TASK: Reproduce the material exactly, omitting nothing.

STORED DATA:
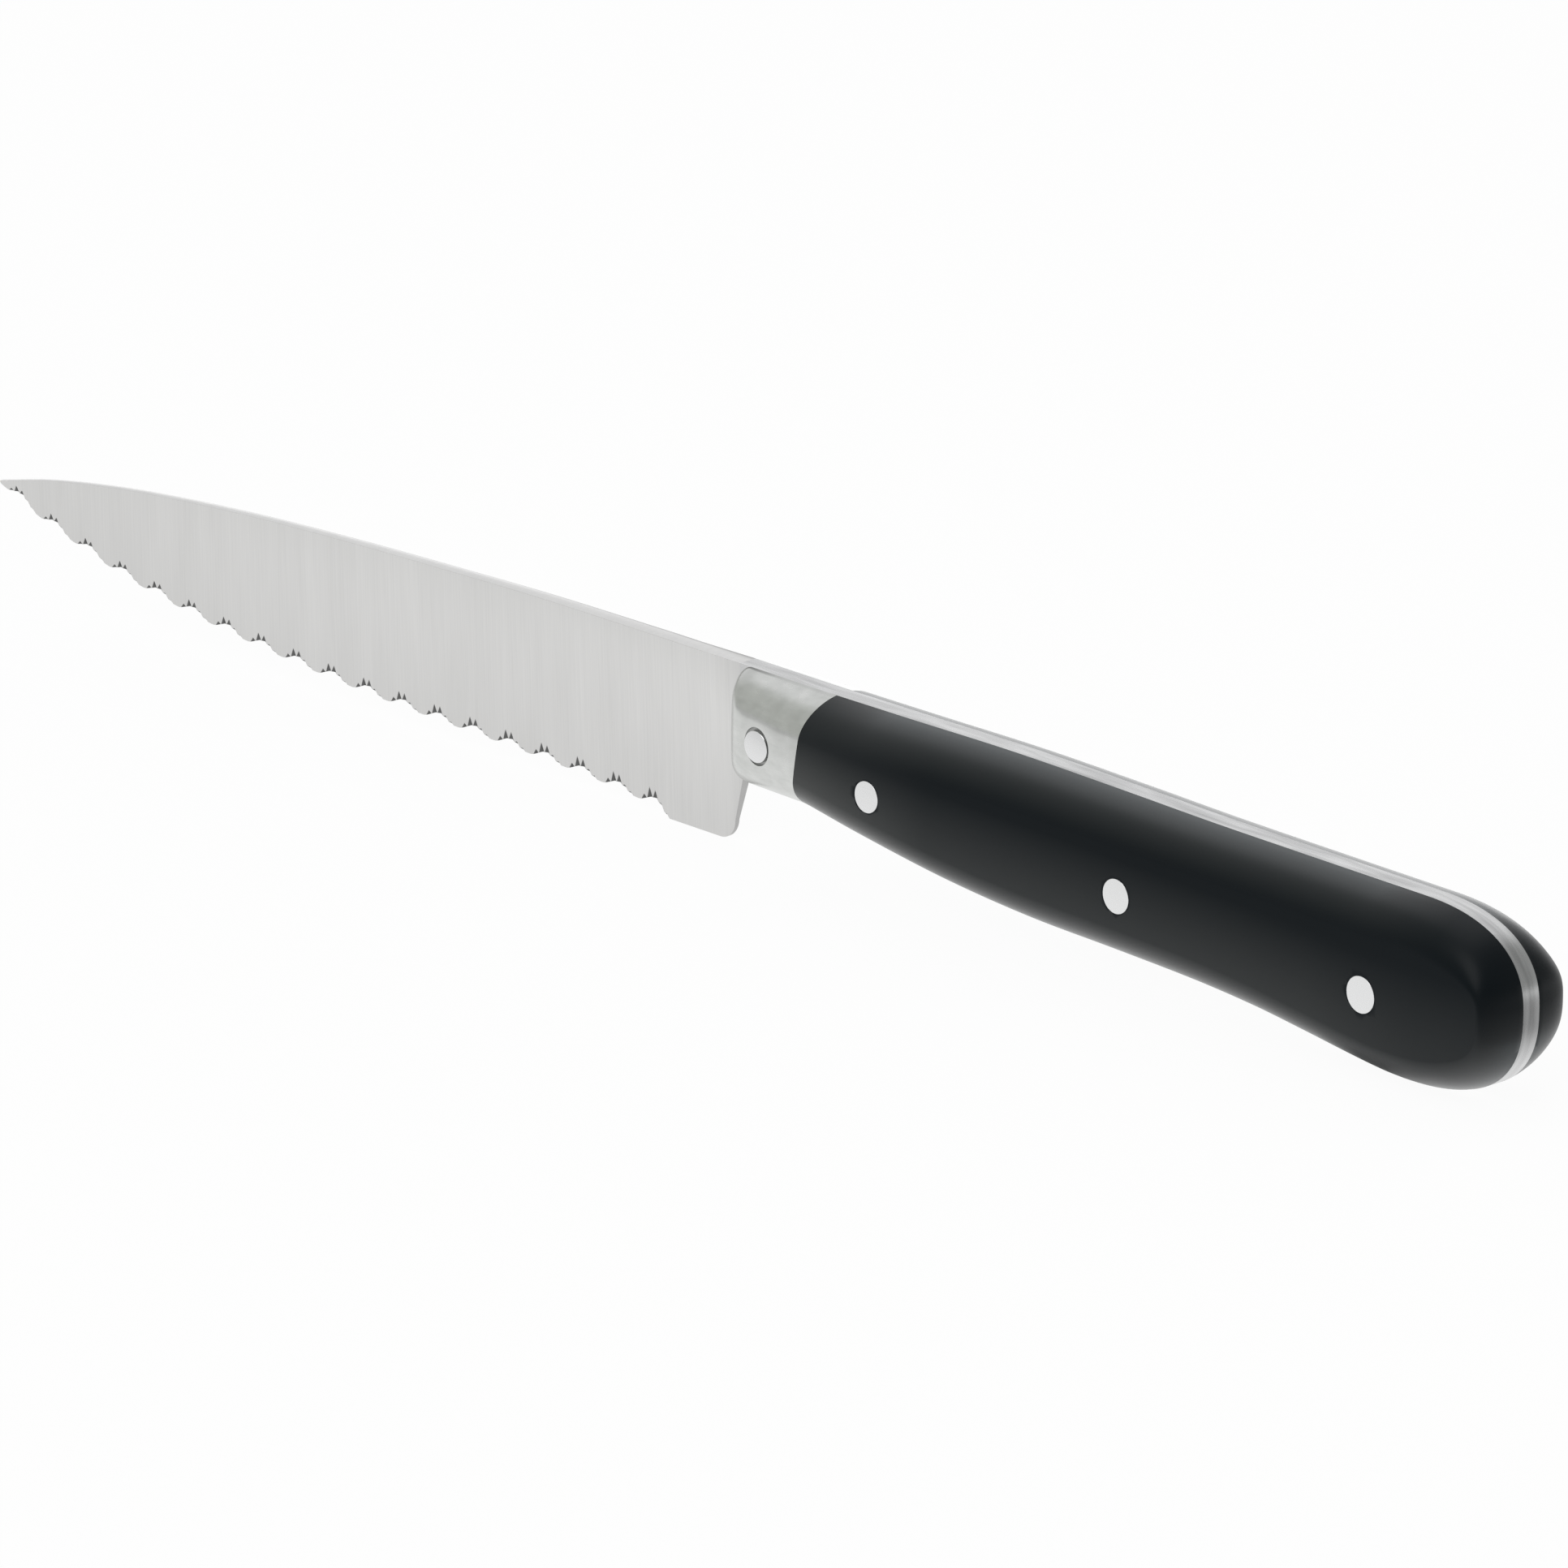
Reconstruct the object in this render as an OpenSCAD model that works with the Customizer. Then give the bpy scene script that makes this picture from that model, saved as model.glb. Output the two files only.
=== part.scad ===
// Steak knife with a full tang, riveted bolsters and black handle scales.
// One steel piece runs from the tip to the butt. Two bolsters and two scales
// lie against its sides, and four pins hold them there.
// X runs along the knife with the tip at -X, Y is its thickness and Z is up,
// with the edge below. The near side is -Y.

/* [Blade] */
// Length of the blade from its tip to the front of the bolsters
blade_len = 114; // [95:1:130]
// Depth of the blade at its heel, measured from the spine
heel_depth = 19.5; // [17.5:0.1:23]
// How far the spine drops from the handle to the tip
tip_drop = 7.5; // [5:0.1:10]
// Thickness of the steel in the tang and at the root of the spine
steel_t = 2.2; // [1.6:0.1:3]
// Thickness of the spine at the tip
tip_t = 0.7; // [0.6:0.05:1.4]
// Thickness of the cutting edge
edge_t = 0.35; // [0.25:0.01:0.55]
// Height of the blunt end at the tip
tip_blunt = 0.35; // [0.2:0.05:0.8]
// How far the back of the heel leans forward on its way down
heel_lean = 1.4; // [0.4:0.1:3]
// Radius of the corner under the heel
heel_round = 2.3; // [1:0.1:4]

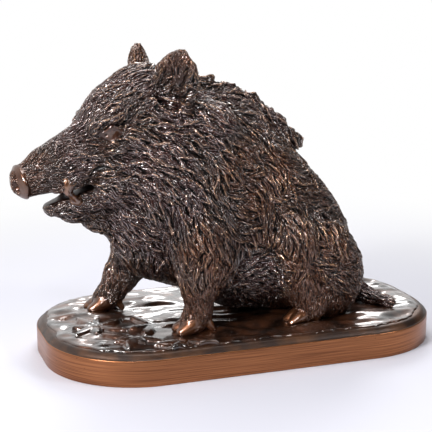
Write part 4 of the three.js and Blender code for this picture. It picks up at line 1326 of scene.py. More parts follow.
@dataclass
class Tree:
    """A node tree that is built a node at a time."""

    nodes: Nodes
    links: NodeLinks

    def add(self, kind: str, inputs: dict | None = None, **settings) -> Node:
        """Adds a node.

        Args:
            kind: The node's type name, without the ShaderNode that it starts with.
            inputs: What goes into each socket, by name or number: another socket or a constant.
            **settings: The node's own settings.

        Returns:
            The node.
        """
        node = self.nodes.new("ShaderNode" + kind)
        for name, value in settings.items():
            setattr(node, name, value)
        for socket, value in (inputs or {}).items():
            if isinstance(value, NodeSocket):
                self.links.new(value, node.inputs[socket])
            else:
                node.inputs[socket].default_value = value
        return node

    def out(
        self, kind: str, inputs: dict | None = None, output: int | str = 0, **settings
    ) -> NodeSocket:
        """Adds a node as `add` does, and returns one of its outputs."""
        return self.add(kind, inputs, **settings).outputs[output]


def new_material(name: str) -> tuple[Material, Tree]:
    """Returns an empty material and its tree."""
    material = bpy.data.materials.new(name)
    material.use_nodes = True
    material.node_tree.nodes.clear()
    return material, Tree(material.node_tree.nodes, material.node_tree.links)


def per_metre(millimetres: float) -> float:
    """Returns the scale that makes a pattern's features as large as given."""
    return 1.0 / (millimetres * MM)


@dataclass(frozen=True)
class PatinatedBronze:
    """Bronze cast, chased with fine tools, chemically patinated and waxed.

    The eye sees a nearly black brown in the hollows and between the strands, which is dirt and dark
    patina deepened by painted shade, a red-brown body, golden metal where handling has worn the
    raised tips, darkened bare parts that are partly painted shade, and small sharp white glints
    from the oxide and the wax. Pattern sizes are in millimetres.
    """

    # the hollows' colour: dirt and dark patina, made darker as painted shade
    hollow: str = "#060403"
    red: str = "#4b2721"
    body: str = "#3f2518"
    brown: str = "#5f3419"
    raised: str = "#8a6448"
    gold: str = "#b0804e"
    copper: str = "#7d5032"
    # colour of the bare parts that are not rubbed: partly their own darker patina, partly painted
    # shade
    shade: str = "#2c1610"
    tones: Vec3 = (0.1, 0.42, 0.9)  # how warm the patina is where it turns red, body and brown
    groove: float = 0.95  # how dark the patina, with painted shade, stays between the strands
    metallic: float = 0.85
    roughness: tuple[float, float] = (0.24, 0.42)  # on the rubbed tips, and elsewhere
    oxide_index: float = 2.2  # brown copper oxide, which reflects far more than wax alone
    wax: float = 1.0
    hollow_wax: float = 0.08  # the brush and the cloth miss the hollows
    warm_wax: float = 0.5  # handling thins the oxide where the metal shows golden
    shade_wax: float = 0.25  # and the eyes, the mouth and the ears' cups are hardly waxed
    wax_roughness: float = 0.16
    strand_depth: float = 0.55
    hairs: float = 1.6  # to a strand; really three or four, drawn fewer so that they show
    hair_length: float = 14.0
    lock_shift: float = 53.0  # moves each lock to hairs of its own
    grain_size: float = 0.8  # the sand's 0.2 mm grain, drawn coarser so that it shows
    grain_depth: float = 0.03
    patch_size: float = 26.0
    patchiness: float = 0.35
    fleck_size: float = 5.0

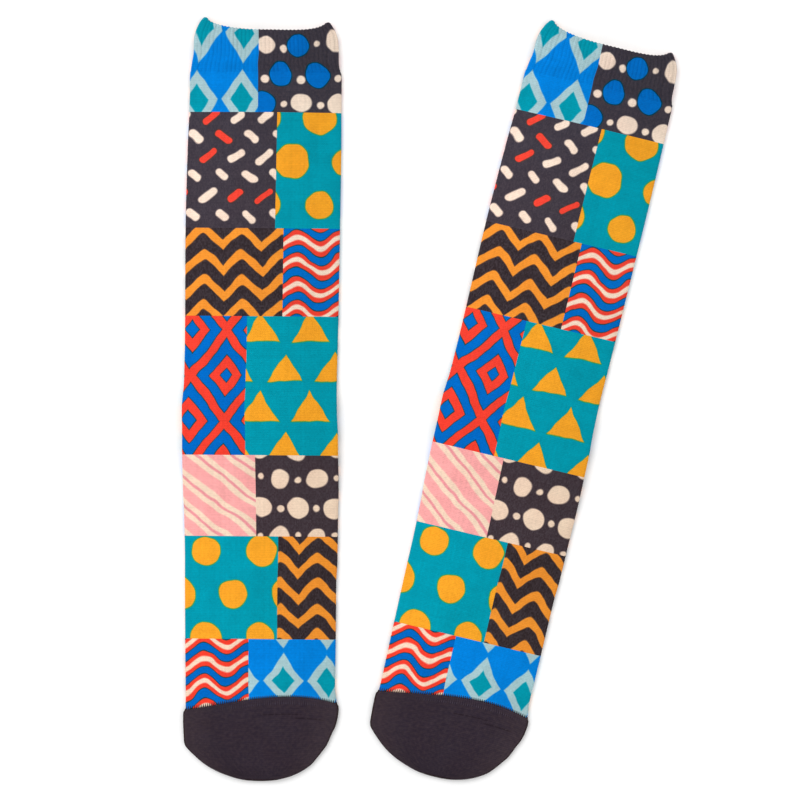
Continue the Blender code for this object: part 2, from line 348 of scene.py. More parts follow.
def read_stop(stop):
    """Zone, progress in it, and the place across the sock from -1 to 1."""
    zone = int(stop) % 4
    progress = stop - int(stop)
    across = (2.0 * progress - 1.0, 1.0, 1.0 - 2.0 * progress, -1.0)[zone]
    return zone, progress, across


def facing_up(stop):
    """1 on the front, -1 on the back, and in between round the folds."""
    zone, progress, _ = read_stop(stop)
    return (1.0, math.cos(math.pi * progress), -1.0, -math.cos(math.pi * progress))[zone]


def toe_edge(stop):
    """How far the toe's upper edge lies above TOE_SEAM."""
    zone, _, across = read_stop(stop)
    bow = SEAM_BOW["back" if zone == 2 else "front"] if zone in (0, 2) else 0.0
    return SEAM_SLANT * across + bow * (1.0 - across**2) * (1.0 + SEAM_BOW_SKEW * across)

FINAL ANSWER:
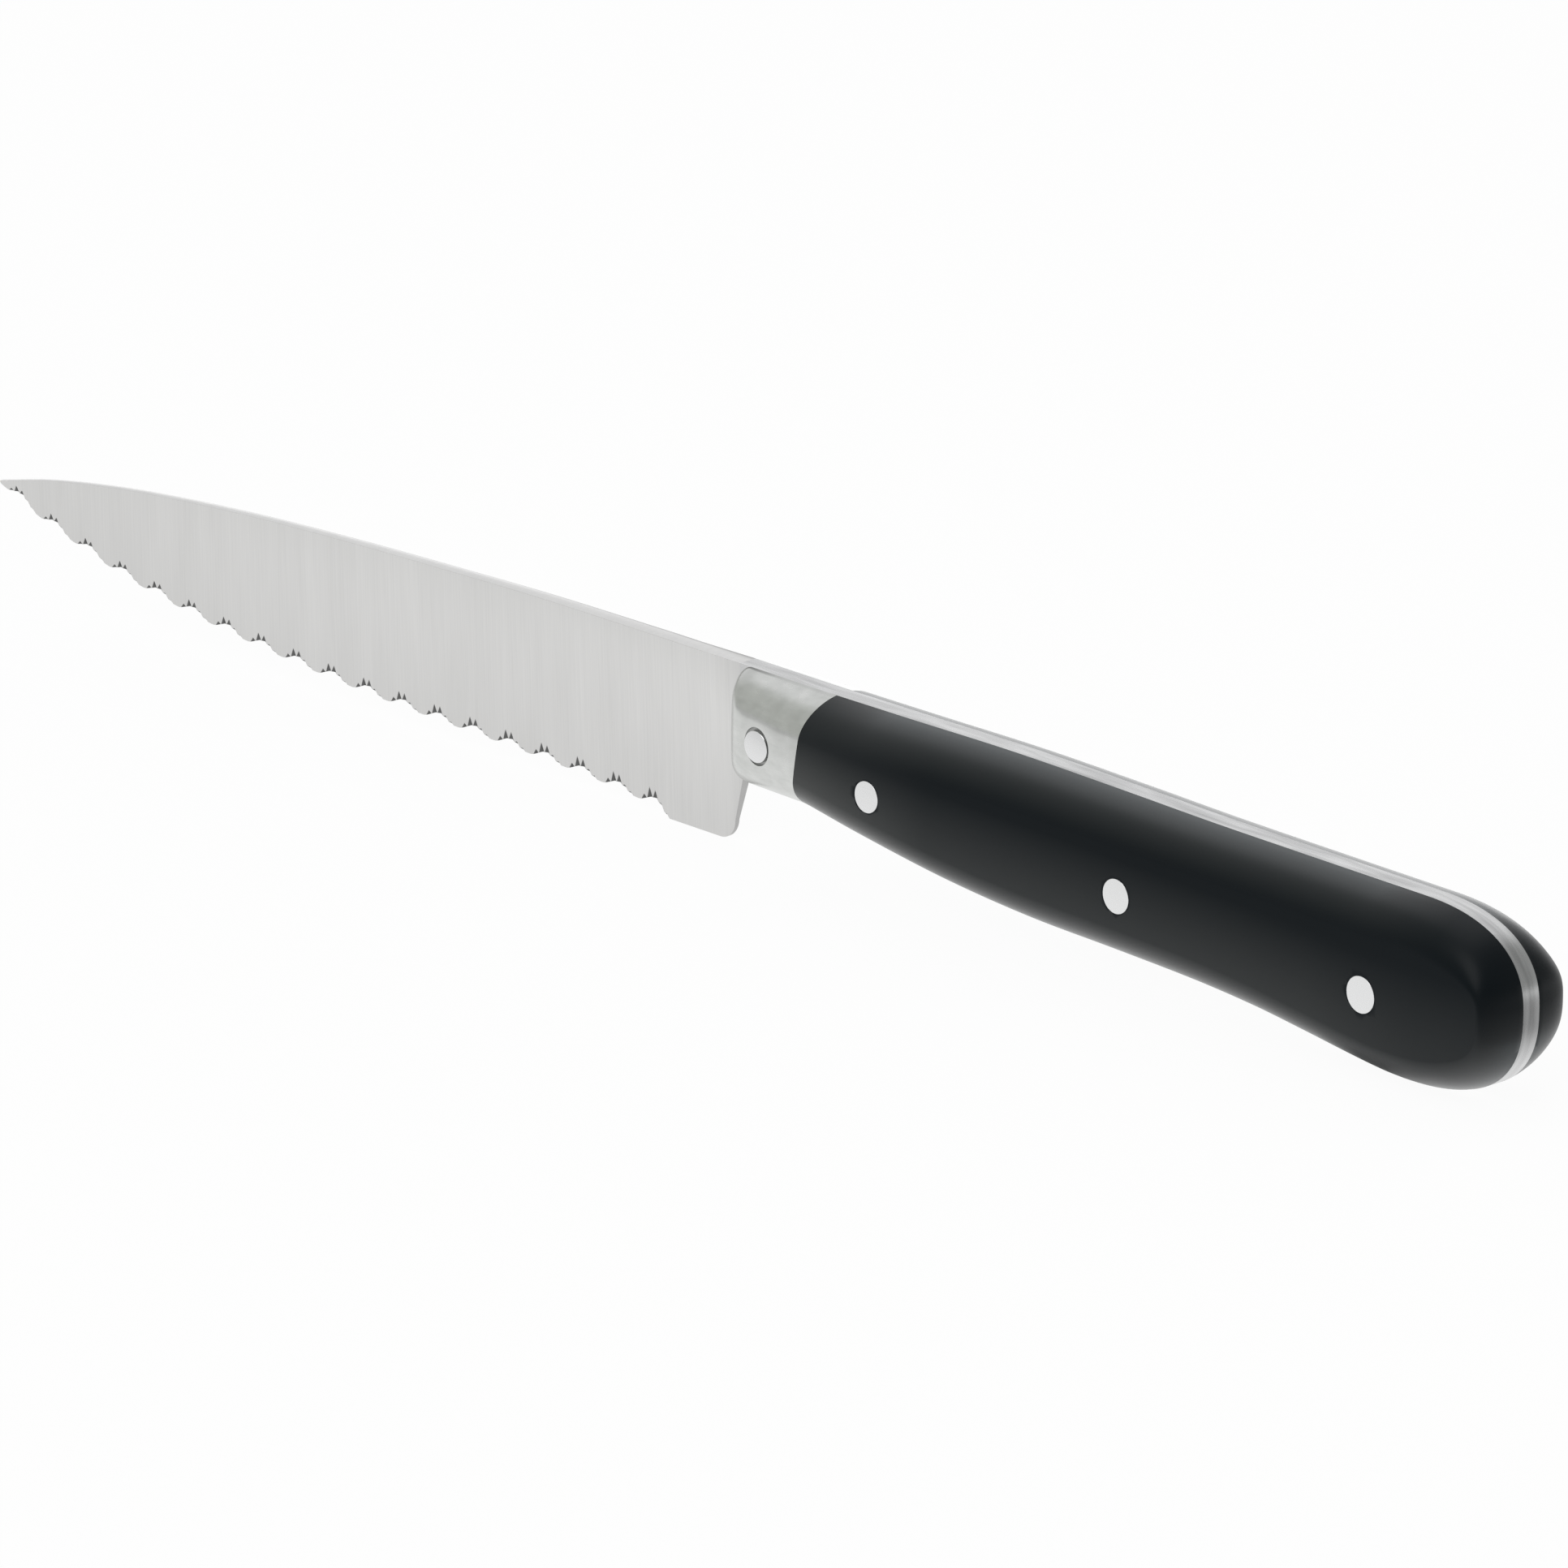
Reconstruct the object in this render as an OpenSCAD model that works with the Customizer. Then give the bpy scene script that makes this picture from that model, saved as model.glb. Output the two files only.
=== part.scad ===
// Steak knife with a full tang, riveted bolsters and black handle scales.
// One steel piece runs from the tip to the butt. Two bolsters and two scales
// lie against its sides, and four pins hold them there.
// X runs along the knife with the tip at -X, Y is its thickness and Z is up,
// with the edge below. The near side is -Y.

/* [Blade] */
// Length of the blade from its tip to the front of the bolsters
blade_len = 114; // [95:1:130]
// Depth of the blade at its heel, measured from the spine
heel_depth = 19.5; // [17.5:0.1:23]
// How far the spine drops from the handle to the tip
tip_drop = 7.5; // [5:0.1:10]
// Thickness of the steel in the tang and at the root of the spine
steel_t = 2.2; // [1.6:0.1:3]
// Thickness of the spine at the tip
tip_t = 0.7; // [0.6:0.05:1.4]
// Thickness of the cutting edge
edge_t = 0.35; // [0.25:0.01:0.55]
// Height of the blunt end at the tip
tip_blunt = 0.35; // [0.2:0.05:0.8]
// How far the back of the heel leans forward on its way down
heel_lean = 1.4; // [0.4:0.1:3]
// Radius of the corner under the heel
heel_round = 2.3; // [1:0.1:4]

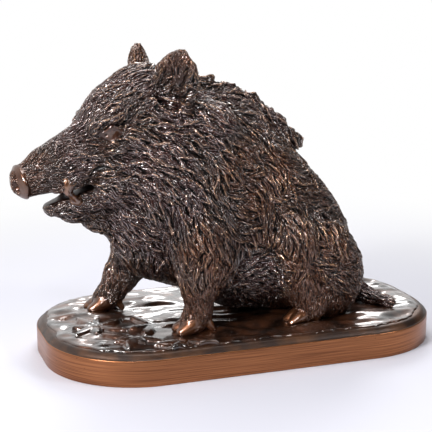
Write part 4 of the three.js and Blender code for this picture. It picks up at line 1326 of scene.py. More parts follow.
@dataclass
class Tree:
    """A node tree that is built a node at a time."""

    nodes: Nodes
    links: NodeLinks

    def add(self, kind: str, inputs: dict | None = None, **settings) -> Node:
        """Adds a node.

        Args:
            kind: The node's type name, without the ShaderNode that it starts with.
            inputs: What goes into each socket, by name or number: another socket or a constant.
            **settings: The node's own settings.

        Returns:
            The node.
        """
        node = self.nodes.new("ShaderNode" + kind)
        for name, value in settings.items():
            setattr(node, name, value)
        for socket, value in (inputs or {}).items():
            if isinstance(value, NodeSocket):
                self.links.new(value, node.inputs[socket])
            else:
                node.inputs[socket].default_value = value
        return node

    def out(
        self, kind: str, inputs: dict | None = None, output: int | str = 0, **settings
    ) -> NodeSocket:
        """Adds a node as `add` does, and returns one of its outputs."""
        return self.add(kind, inputs, **settings).outputs[output]


def new_material(name: str) -> tuple[Material, Tree]:
    """Returns an empty material and its tree."""
    material = bpy.data.materials.new(name)
    material.use_nodes = True
    material.node_tree.nodes.clear()
    return material, Tree(material.node_tree.nodes, material.node_tree.links)


def per_metre(millimetres: float) -> float:
    """Returns the scale that makes a pattern's features as large as given."""
    return 1.0 / (millimetres * MM)


@dataclass(frozen=True)
class PatinatedBronze:
    """Bronze cast, chased with fine tools, chemically patinated and waxed.

    The eye sees a nearly black brown in the hollows and between the strands, which is dirt and dark
    patina deepened by painted shade, a red-brown body, golden metal where handling has worn the
    raised tips, darkened bare parts that are partly painted shade, and small sharp white glints
    from the oxide and the wax. Pattern sizes are in millimetres.
    """

    # the hollows' colour: dirt and dark patina, made darker as painted shade
    hollow: str = "#060403"
    red: str = "#4b2721"
    body: str = "#3f2518"
    brown: str = "#5f3419"
    raised: str = "#8a6448"
    gold: str = "#b0804e"
    copper: str = "#7d5032"
    # colour of the bare parts that are not rubbed: partly their own darker patina, partly painted
    # shade
    shade: str = "#2c1610"
    tones: Vec3 = (0.1, 0.42, 0.9)  # how warm the patina is where it turns red, body and brown
    groove: float = 0.95  # how dark the patina, with painted shade, stays between the strands
    metallic: float = 0.85
    roughness: tuple[float, float] = (0.24, 0.42)  # on the rubbed tips, and elsewhere
    oxide_index: float = 2.2  # brown copper oxide, which reflects far more than wax alone
    wax: float = 1.0
    hollow_wax: float = 0.08  # the brush and the cloth miss the hollows
    warm_wax: float = 0.5  # handling thins the oxide where the metal shows golden
    shade_wax: float = 0.25  # and the eyes, the mouth and the ears' cups are hardly waxed
    wax_roughness: float = 0.16
    strand_depth: float = 0.55
    hairs: float = 1.6  # to a strand; really three or four, drawn fewer so that they show
    hair_length: float = 14.0
    lock_shift: float = 53.0  # moves each lock to hairs of its own
    grain_size: float = 0.8  # the sand's 0.2 mm grain, drawn coarser so that it shows
    grain_depth: float = 0.03
    patch_size: float = 26.0
    patchiness: float = 0.35
    fleck_size: float = 5.0

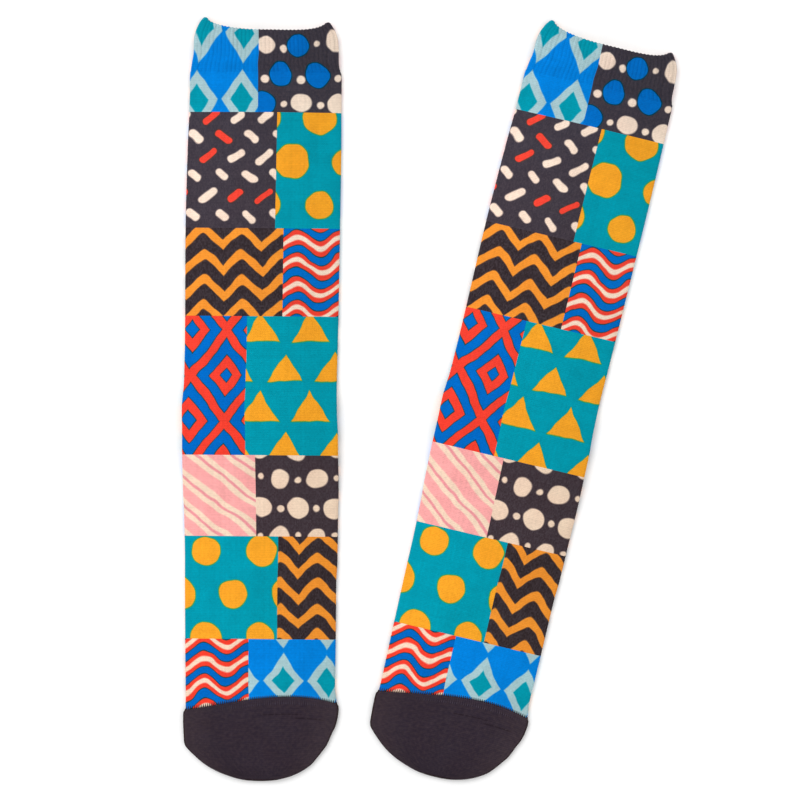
Continue the Blender code for this object: part 2, from line 348 of scene.py. More parts follow.
def read_stop(stop):
    """Zone, progress in it, and the place across the sock from -1 to 1."""
    zone = int(stop) % 4
    progress = stop - int(stop)
    across = (2.0 * progress - 1.0, 1.0, 1.0 - 2.0 * progress, -1.0)[zone]
    return zone, progress, across


def facing_up(stop):
    """1 on the front, -1 on the back, and in between round the folds."""
    zone, progress, _ = read_stop(stop)
    return (1.0, math.cos(math.pi * progress), -1.0, -math.cos(math.pi * progress))[zone]


def toe_edge(stop):
    """How far the toe's upper edge lies above TOE_SEAM."""
    zone, _, across = read_stop(stop)
    bow = SEAM_BOW["back" if zone == 2 else "front"] if zone in (0, 2) else 0.0
    return SEAM_SLANT * across + bow * (1.0 - across**2) * (1.0 + SEAM_BOW_SKEW * across)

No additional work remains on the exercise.